Investigators

Principal Investigator

Dr Alan Chen-Yu Hsu (Singapore)

Co-Investigators

Dr Jemma Mayall (Australia)
Dr Jay Horvat (Australia)
Dr Kai Sen Tan (Singapore)
Dr Peter Wark (Australia)

Project term

1 January 2024 – 31 December 2025

Project Summary

Background

Iron is essential for many biological processes. To maintain tissue homeostasis, iron levels are tightly regulated by systems that control iron absorption, systemic transport and cellular uptake, storage, and release. Loss of iron homeostasis in either direction leads to cellular dysfunction and pathognomonic changes.
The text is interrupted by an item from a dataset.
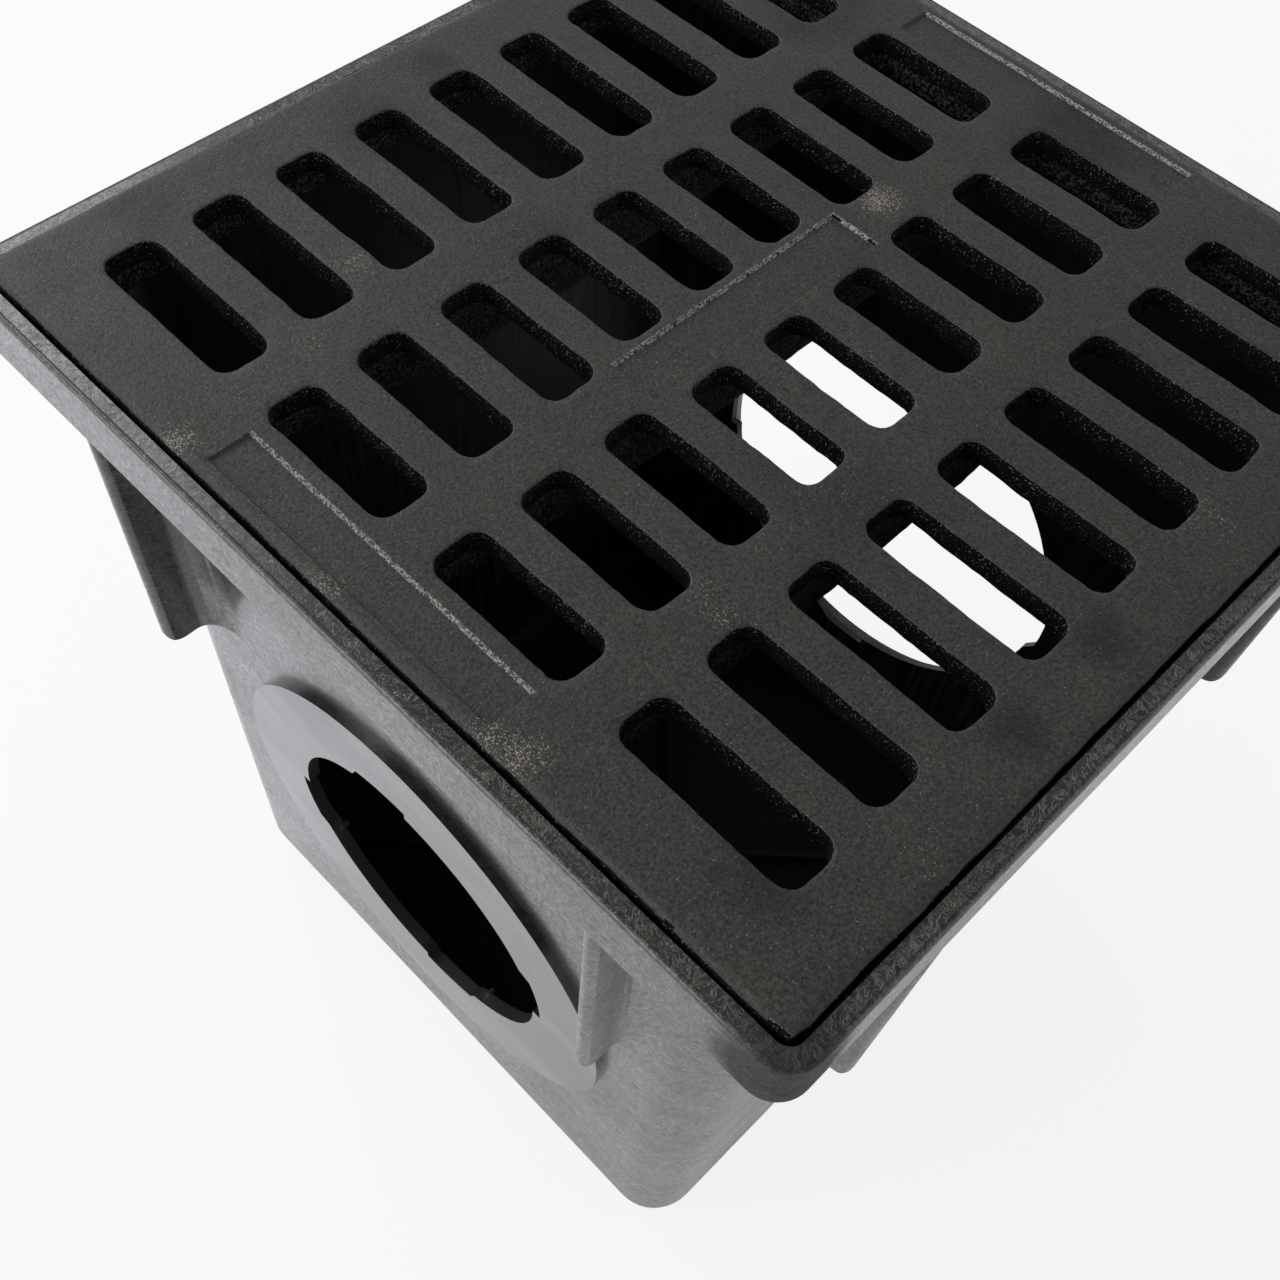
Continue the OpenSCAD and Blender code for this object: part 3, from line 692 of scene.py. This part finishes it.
def cast_grate():
    """The grate's mesh: plate, frame and webs in one casting, roughened, with three bare sunk panels. Faces
    steeper than about 60 degrees, and those below, get the second material."""
    points, faces = plate_and_frame()
    parts = [(points, faces)]
    for x in (-WEB_WIDTH - INNER_SLOT, 0, WEB_WIDTH + INNER_SLOT):
        parts.append(web(x))
    start, all_points, all_faces = 0, [], []
    for points, faces in parts:
        all_points.append(roughen(points))
        all_faces.append(faces + start)
        start += len(points)
    mesh = bpy.data.meshes.new("grate_casting")
    mesh.from_pydata(np.concatenate(all_points).tolist(), [], np.concatenate(all_faces).tolist())
    work = bmesh.new()
    work.from_mesh(mesh)
    bmesh.ops.remove_doubles(work, verts=work.verts, dist=2e-6)
    bmesh.ops.recalc_face_normals(work, faces=work.faces)
    for low, high in PANELS:
        sink_panel(work, low, high, PANEL_DEPTH, PANEL_SLOPE)
    work.to_mesh(mesh)
    work.free()
    mesh.shade_smooth()
    mesh.set_sharp_from_angle(angle=math.radians(40))
    facing = np.zeros(3 * len(mesh.polygons))
    mesh.polygons.foreach_get("normal", facing)
    mesh.polygons.foreach_set("material_index", (facing[2::3] < 0.45).astype(np.int32))
    made = bpy.data.objects.new("grate_casting", mesh)
    bpy.context.scene.collection.objects.link(made)
    return made


iron = coated_cast_iron()
grate = cast_grate()
grate.data.materials.append(iron)
grate.data.materials.append(shaded_sides_cast_iron())
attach(grate, "root")
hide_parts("grate")
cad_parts["grate"].data.materials.clear()
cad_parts["grate"].data.materials.append(iron)


# Studio
# A pale sheet for a floor, a large soft lamp on the left, a weaker one on the outlet's side, and a white
# room with a dimmer ceiling round it all. The camera stands where the photograph's did.

def pale_sheet():
    """Matt white sheet. The camera and glossy skins see it brighter, and the object's shadow stays. What
    glossy skins see is a painted reflection, brightest on the left where the lamp stands and faintly blue."""
    material = bpy.data.materials.new("matt_white_sheet")
    material.use_nodes = True
    tree = material.node_tree
    tree.nodes.clear()
    place = node(tree, "TexCoord").outputs["Object"]
    tooth = node(tree, "TexNoise", {"Scale": 300, "Detail": 2}, {"Vector": place})
    tone = node(tree, "Mix", {"data_type": "RGBA", 6: linear("#f3f3f3"), 7: linear("#f6f6f6")},
                {0: tooth.outputs[0]})
    sheet = node(tree, "BsdfDiffuse", links={"Color": tone.outputs[2]})
    seen = node(tree, "LightPath")
    # Painted reflection: glossy skins see the sheet faintly blue
    cool = node(tree, "Mix", {"data_type": "RGBA", 6: (1, 1, 1, 1), 7: linear("#f8f8ff")},
                {0: seen.outputs["Is Glossy Ray"]})
    glow = node(tree, "Emission", {"Strength": 1.0}, {"Color": cool.outputs[2]})
    # Painted reflection: what glossy skins mirror falls to a quarter from the left to the right
    side = node(tree, "SeparateXYZ", links={0: place})
    mirrored = node(tree, "MapRange", {1: -0.37, 2: 0.12, 3: 1.0, 4: 0.28}, {0: side.outputs[0]})
    glossy = node(tree, "Math", {"operation": "MULTIPLY"},
                  {0: mirrored.outputs[0], 1: seen.outputs["Is Glossy Ray"]})
    plain = node(tree, "Math", {"operation": "MULTIPLY", 1: 0.85}, {0: seen.outputs["Is Camera Ray"]})
    share = node(tree, "Math", {"operation": "MAXIMUM"}, {0: plain.outputs[0], 1: glossy.outputs[0]})
    mixed = node(tree, "MixShader", links={0: share.outputs[0], 1: sheet.outputs[0], 2: glow.outputs[0]})
    node(tree, "OutputMaterial", links={"Surface": mixed.outputs[0]})
    return material


FLOOR_HALF = 4.0
floor_mesh = bpy.data.meshes.new("floor")
floor_mesh.from_pydata([(-FLOOR_HALF, -FLOOR_HALF, 0), (FLOOR_HALF, -FLOOR_HALF, 0),
                        (FLOOR_HALF, FLOOR_HALF, 0), (-FLOOR_HALF, FLOOR_HALF, 0)], [], [(0, 1, 2, 3)])
floor = bpy.data.objects.new("floor", floor_mesh)
floor_mesh.materials.append(pale_sheet())
bpy.context.scene.collection.objects.link(floor)

world = bpy.data.worlds.new("white_room")
bpy.context.scene.world = world
world.use_nodes = True
world.node_tree.nodes.clear()
path = node(world.node_tree, "LightPath")
facing = node(world.node_tree, "TexCoord").outputs["Generated"]
rise = node(world.node_tree, "SeparateXYZ", links={0: facing})
ceiling = node(world.node_tree, "MapRange", {1: 0.25, 2: 0.75, 3: 0.85, 4: 0.2}, {0: rise.outputs[2]})
level = node(world.node_tree, "Math", {"operation": "MAXIMUM"},
             {0: path.outputs["Is Camera Ray"], 1: ceiling.outputs[0]})
room = node(world.node_tree, "Background", {"Color": (1, 1, 1, 1)}, {"Strength": level.outputs[0]})
node(world.node_tree, "OutputWorld", links={"Surface": room.outputs[0]})


def soft_lamp(name, place, aim, size, power):
    """A square soft lamp that faces a point."""
    data = bpy.data.lights.new(name, "AREA")
    data.shape = "SQUARE"
    data.size = size
    data.energy = power
    lamp = bpy.data.objects.new(name, data)
    towards = np.array(aim) - np.array(place)
    yaw = math.atan2(towards[1], towards[0]) - math.pi / 2
    tilt = math.atan2(math.hypot(towards[0], towards[1]), -towards[2])
    lamp.location = place
    lamp.rotation_euler = (tilt, 0, yaw)
    bpy.context.scene.collection.objects.link(lamp)
    return lamp


soft_lamp("left_lamp", (-1.7, -0.1, 1.5), (0, 0, 0.3), 1.5, 22)
soft_lamp("outlet_side_lamp", (-0.7, -1.7, 0.9), (0, 0, 0.15), 1.3, 12)

camera_data = bpy.data.cameras.new("camera")
camera_data.lens = 43.123
camera_data.sensor_width = 36
camera_data.shift_x = 0.01992
camera_data.shift_y = 0.00195
camera_data.clip_start = 0.01
camera = bpy.data.objects.new("camera", camera_data)
camera.location = (0.185204, -0.264727, 0.646255)
camera.rotation_euler = [math.radians(a) for a in (33.2391, -3.7391, 45.3203)]
bpy.context.scene.collection.objects.link(camera)
bpy.context.scene.camera = camera
bpy.context.scene.view_settings.view_transform = "Standard"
It is well established that, to survive and replicate, pathogenic bacteria have evolved strategies to source host iron and to counter these microbial strategies, host organisms have evolved immune-mediated mechanisms that reduce iron availability to pathogens, particularly at mucosal sites, which are frequently the front line of defence. More recently, links have been reported between iron levels and metabolism and the severity of viral infections. However, it is currently unknown if respiratory viral infections alter iron metabolism, or if altered iron metabolism or availability in the cells and tissues of the respiratory tract directly increase susceptibility to infections or resultant disease.

Innovative approach

By combining new applications of unique tools, interventions, and models, and collaborations with world-leading experts in respiratory immunobiology, iron biology, and respiratory viral infection, this team has established a collaborative research program between Singapore and Australia to:
Investigate how seasonal and potentially pandemic influenza A virus (IAV) infections affect host iron metabolism and whether iron metabolism can be therapeutically targeted for the treatment of both seasonal and potentially pandemic IAV infection and infection-induced disease.
We have collected world-first pilot data to show that influenza A virus (IAV) infection alters iron metabolism in the airways and systemically, and that iron levels and iron-related metabolic processes play a crucial role in host defence, and in determining IAV-induced disease outcomes. We show that iron uptake processes are down-regulated in whole lung and airway epithelial cells (AECs) during IAV infection. Significantly, increased iron levels in AECs increase IAV replication. Most importantly we show that depleting transferrin receptor 1 (TFR1)-mediated cellular iron uptake in the airways reduces viral load and protects against IAV-induced disease in in vivo mouse model of IAV infection.
This APSR Multi-Society Research Project will extend upon these preliminary data to determine, for the first time, how seasonal and potentially pandemic IAV infections affect iron metabolism and validate the efficacy of TFR1-targeting therapies for the treatment of seasonal and potentially pandemic IAV infections and pathology in primary human airway epithelial cells cultured at the air-liquid interface.

Hypotheses

Both seasonal and potentially pandemic IAV infections induce changes in iron metabolism in airways cells. These responses alter iron availability, modulate cell function and play an important role in determining the pathological outcomes of respiratory viral infection. Targeting these processes can be used to treat IAV infections and their devastating effects.
To address these hypotheses, this APSR grant will:
Aim 1. Comprehensively characterise how seasonal and potentially pandemic IAV infections affect iron metabolism in fully differentiated human airway epithelial cells.
Aim 2. Determine if targeting iron metabolism therapeutically, influences host defence and IAV-induced pathology.